The blaze of glory launching Bach's Christmas Oratorio is a High Baroque spine-tingler. On Sunday, signing off Bach Musica's season for the year, Rita Paczian and her musicians gave it a full and spectacular illumination.
The Town Hall was sparsely populated for this group's October presentation of Mendelssohn's St Paul, but Bach's seasonal alternative to the traditional Messiah drew the crowds.
Paczian has a directness of approach that suits this work well. The great choruses, agleam with the brilliant trumpet play of Huw Dann and his colleagues, lent an air of celebration. Each of the chorales that run through the score was given its own individuality.
Where some might have taken time out for reflection, pausing after each phrase, Paczian drove the music forward, tightening dramatic momentum.
This conductor knows how to underline Bach's ingenuity; early on, baritone Kieran Rayner was an impressive narrator between fragments of chorale from the sopranos, set against a backdrop of wafting double reeds.
Rayner continued with a remarkably fluent Grosser Herr, sparring with solo trumpet.
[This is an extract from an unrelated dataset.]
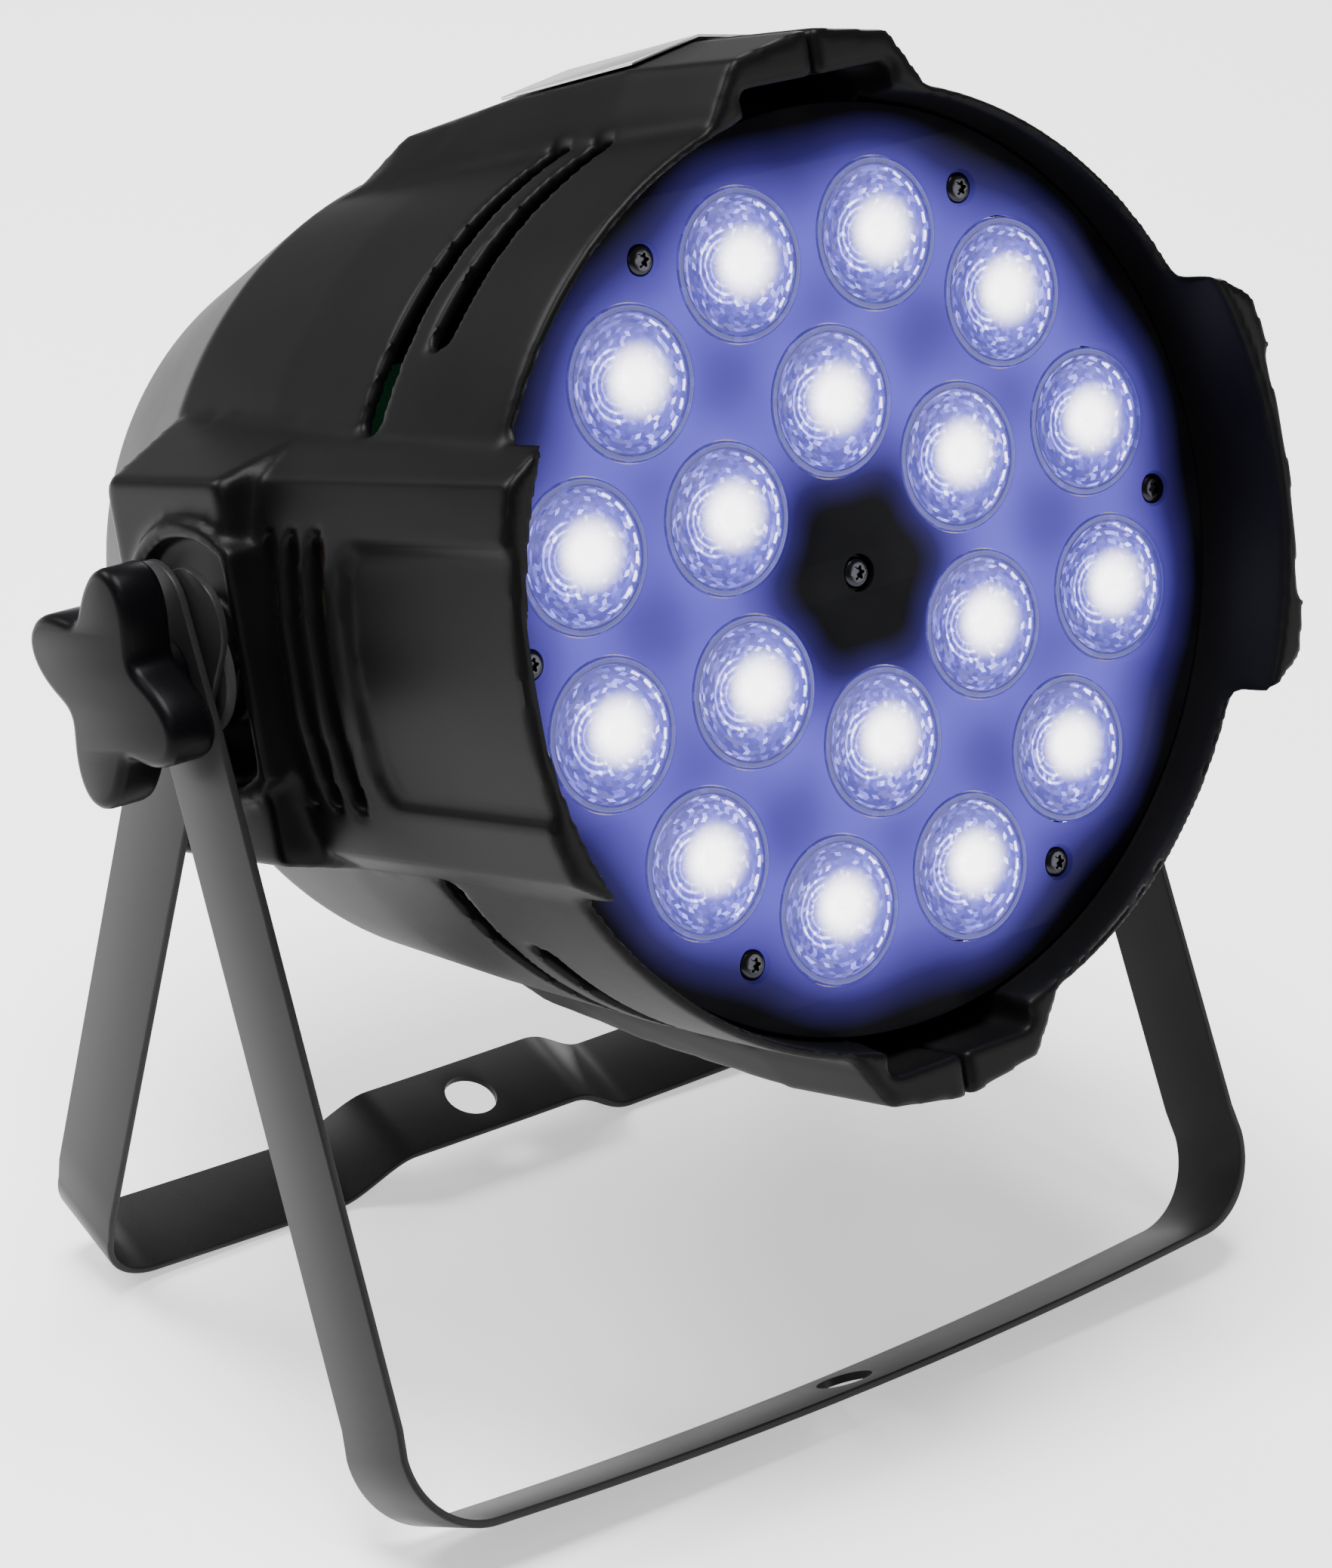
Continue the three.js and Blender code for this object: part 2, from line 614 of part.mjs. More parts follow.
function bar(spec) {
  const line = barLine(spec).map(([x, z]) => new THREE.Vector2(x, z));
  const [outer, inner] = [[], []];
  line.forEach((point, i) => {
    const before = line[Math.max(i - 1, 0)];
    const after = line[Math.min(i + 1, line.length - 1)];
    const along = after.clone().sub(before).normalize();
    const normal = new THREE.Vector2(-along.y, along.x).multiplyScalar(STRAP_THICK / 2);
    outer.push([point.x - normal.x, point.y - normal.y]);
    inner.push([point.x + normal.x, point.y + normal.y]);
  });
  const wide = STRAP_WIDE / 2;
  const place = (y) => (u, v) => [u, y, v];
  let strip = loft([...outer, ...inner.reverse()], [place(-wide), place(wide)]);
  const ends = roundedRect(-wide, wide, -260, STRAP_END - 0.01, 11.5, 4);
  strip = strip.intersect(plateX(ends, -160, 160));
  const boltHoles = rod('x', 4.5, -160, 160, [0, 0], 14);
  const clampHole = rod('z', CLAMP_HOLE_R, -230, -150, [0, 0], 20);
  return strip.subtract(boltHoles).subtract(clampHole);
}

function brackets() {
  const front = named('front_bracket', bar(FRONT), FINISH.steelBlack());
  front.rotation.x = deg(FRONT_TILT_DEG);
  const rear = named('rear_bracket', bar(REAR), FINISH.steelBlack());
  rear.rotation.x = deg(REAR_TILT_DEG);
  for (const part of [front, rear]) part.position.set(0, PIVOT_Y, PIVOT_Z);
  return [front, rear];
}

function can() {
  const group = new THREE.Group();
  group.name = 'can';
  const parts = [
    ...halves(), labelPlate(), facePanel(), ...lenses(), ...faceScrews(), ...lightEngine(), ...fan(),
    ...boards(), rearPanel(), ...rearFittings(), ...pivotParts(),
  ];
  parts.push(cable('led_cable', LED_CABLE, 1.3, FINISH.red()));
  parts.push(cable('mains_cable', MAINS_CABLE, 3, FINISH.rubber()));
  const inner = new THREE.Group();
  inner.name = 'can_on_pivot';
  inner.add(...parts);
  inner.position.set(0, AXIS_BEFORE_PIVOT, -PIVOT_ABOVE_AXIS);
  group.add(inner);
  group.rotation.x = deg(CAN_TILT_DEG);
  group.position.set(0, PIVOT_Y, PIVOT_Z);
  return group;
}

const root = new THREE.Group();
root.name = 'par_can_light';
root.add(can(), ...brackets());
export default root;
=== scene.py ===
"""Stage par can light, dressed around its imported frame.

Sizes are millimetres in the can's own frame (optical axis along Y, face towards -Y) unless a name says
otherwise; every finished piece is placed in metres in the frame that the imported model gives.
"""

import json
import logging
import math
import random
from dataclasses import dataclass
from enum import Enum
from typing import Optional, Sequence, Union

import bmesh
import bpy
from mathutils import Matrix, Vector


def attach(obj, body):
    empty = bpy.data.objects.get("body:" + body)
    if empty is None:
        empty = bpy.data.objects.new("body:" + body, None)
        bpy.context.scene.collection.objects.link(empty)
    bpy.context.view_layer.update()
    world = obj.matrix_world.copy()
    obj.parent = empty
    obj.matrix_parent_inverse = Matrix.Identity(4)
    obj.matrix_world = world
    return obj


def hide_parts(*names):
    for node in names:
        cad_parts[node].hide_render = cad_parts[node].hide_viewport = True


LOG = logging.getLogger("par_can")
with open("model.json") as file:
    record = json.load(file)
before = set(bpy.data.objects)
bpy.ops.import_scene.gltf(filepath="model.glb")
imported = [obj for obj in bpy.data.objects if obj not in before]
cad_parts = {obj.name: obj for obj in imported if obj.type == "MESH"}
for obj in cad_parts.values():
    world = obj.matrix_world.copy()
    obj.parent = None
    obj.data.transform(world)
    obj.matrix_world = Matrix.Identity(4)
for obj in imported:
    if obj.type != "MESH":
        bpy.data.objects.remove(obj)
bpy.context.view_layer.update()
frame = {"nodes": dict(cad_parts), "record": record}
MM = 0.001

Point = tuple[float, float, float]
Outline = list[tuple[float, float]]
Colour = tuple[float, float, float]
Term = Union["Wire", float]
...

When the choristers gave out their praises of God in Part II, there was fervour and faith; a little before that, Paczian brought pastoral pliancy to the instrumental Sinfonia that opens that section.
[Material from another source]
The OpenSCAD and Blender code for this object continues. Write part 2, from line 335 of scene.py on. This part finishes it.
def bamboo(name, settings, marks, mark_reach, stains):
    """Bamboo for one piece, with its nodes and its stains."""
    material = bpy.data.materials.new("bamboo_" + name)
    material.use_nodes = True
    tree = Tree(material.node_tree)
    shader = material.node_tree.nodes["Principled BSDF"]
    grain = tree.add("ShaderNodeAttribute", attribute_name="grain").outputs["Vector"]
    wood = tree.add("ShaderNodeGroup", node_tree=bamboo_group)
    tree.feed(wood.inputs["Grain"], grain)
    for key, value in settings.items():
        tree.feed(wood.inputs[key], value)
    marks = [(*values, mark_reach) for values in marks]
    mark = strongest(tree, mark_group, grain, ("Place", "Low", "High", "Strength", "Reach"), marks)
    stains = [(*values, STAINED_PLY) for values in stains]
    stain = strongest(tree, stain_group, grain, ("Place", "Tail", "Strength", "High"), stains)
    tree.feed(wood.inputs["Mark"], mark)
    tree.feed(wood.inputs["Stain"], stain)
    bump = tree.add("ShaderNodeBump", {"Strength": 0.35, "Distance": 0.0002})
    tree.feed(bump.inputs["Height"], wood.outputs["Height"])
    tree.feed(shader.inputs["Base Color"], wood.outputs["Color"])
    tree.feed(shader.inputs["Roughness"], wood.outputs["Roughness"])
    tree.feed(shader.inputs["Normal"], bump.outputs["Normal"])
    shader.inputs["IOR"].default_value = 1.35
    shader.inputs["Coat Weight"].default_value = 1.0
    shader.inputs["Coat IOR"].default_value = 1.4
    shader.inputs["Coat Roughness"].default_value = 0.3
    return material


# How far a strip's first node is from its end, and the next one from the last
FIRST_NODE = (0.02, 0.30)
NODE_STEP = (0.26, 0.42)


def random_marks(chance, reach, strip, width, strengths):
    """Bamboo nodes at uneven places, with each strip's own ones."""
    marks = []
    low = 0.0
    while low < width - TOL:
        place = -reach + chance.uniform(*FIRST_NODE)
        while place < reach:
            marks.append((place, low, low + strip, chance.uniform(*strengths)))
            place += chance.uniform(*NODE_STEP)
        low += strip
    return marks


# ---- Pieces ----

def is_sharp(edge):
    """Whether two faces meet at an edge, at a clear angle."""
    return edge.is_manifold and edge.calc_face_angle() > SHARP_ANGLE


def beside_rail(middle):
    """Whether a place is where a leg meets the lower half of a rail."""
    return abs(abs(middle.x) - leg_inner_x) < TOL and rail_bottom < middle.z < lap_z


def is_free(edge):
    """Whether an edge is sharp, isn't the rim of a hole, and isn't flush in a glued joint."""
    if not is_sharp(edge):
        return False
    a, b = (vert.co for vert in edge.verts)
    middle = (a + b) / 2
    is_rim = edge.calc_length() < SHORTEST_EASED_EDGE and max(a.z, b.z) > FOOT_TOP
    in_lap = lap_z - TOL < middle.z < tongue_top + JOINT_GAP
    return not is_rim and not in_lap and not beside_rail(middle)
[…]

She was alert to the lively polonaise fuelling the aria Nur ein Wink, marred slightly by some pinched high-register bids from soprano Nicola Holt.
Australian tenor Henry Choo is one of Bach Musica's reliable soloists.
His recitatives flowed convincingly, even if German consonants might have snapped a little more; graced with a shapely flute obbligato from Luca Manghi, he called the shepherds in his aria, Frohe Hirten, with breathtaking ease.
Sarah Court was an outstanding alto soloist when Bach Musica gave us this work in 2010. Three years have matured her voice and musicianship. From the start, she revealed how recitatives should tell stories and even take an emotional stand while, in arias, she showed the rare ability to make the most gnarly lines seem disarmingly natural.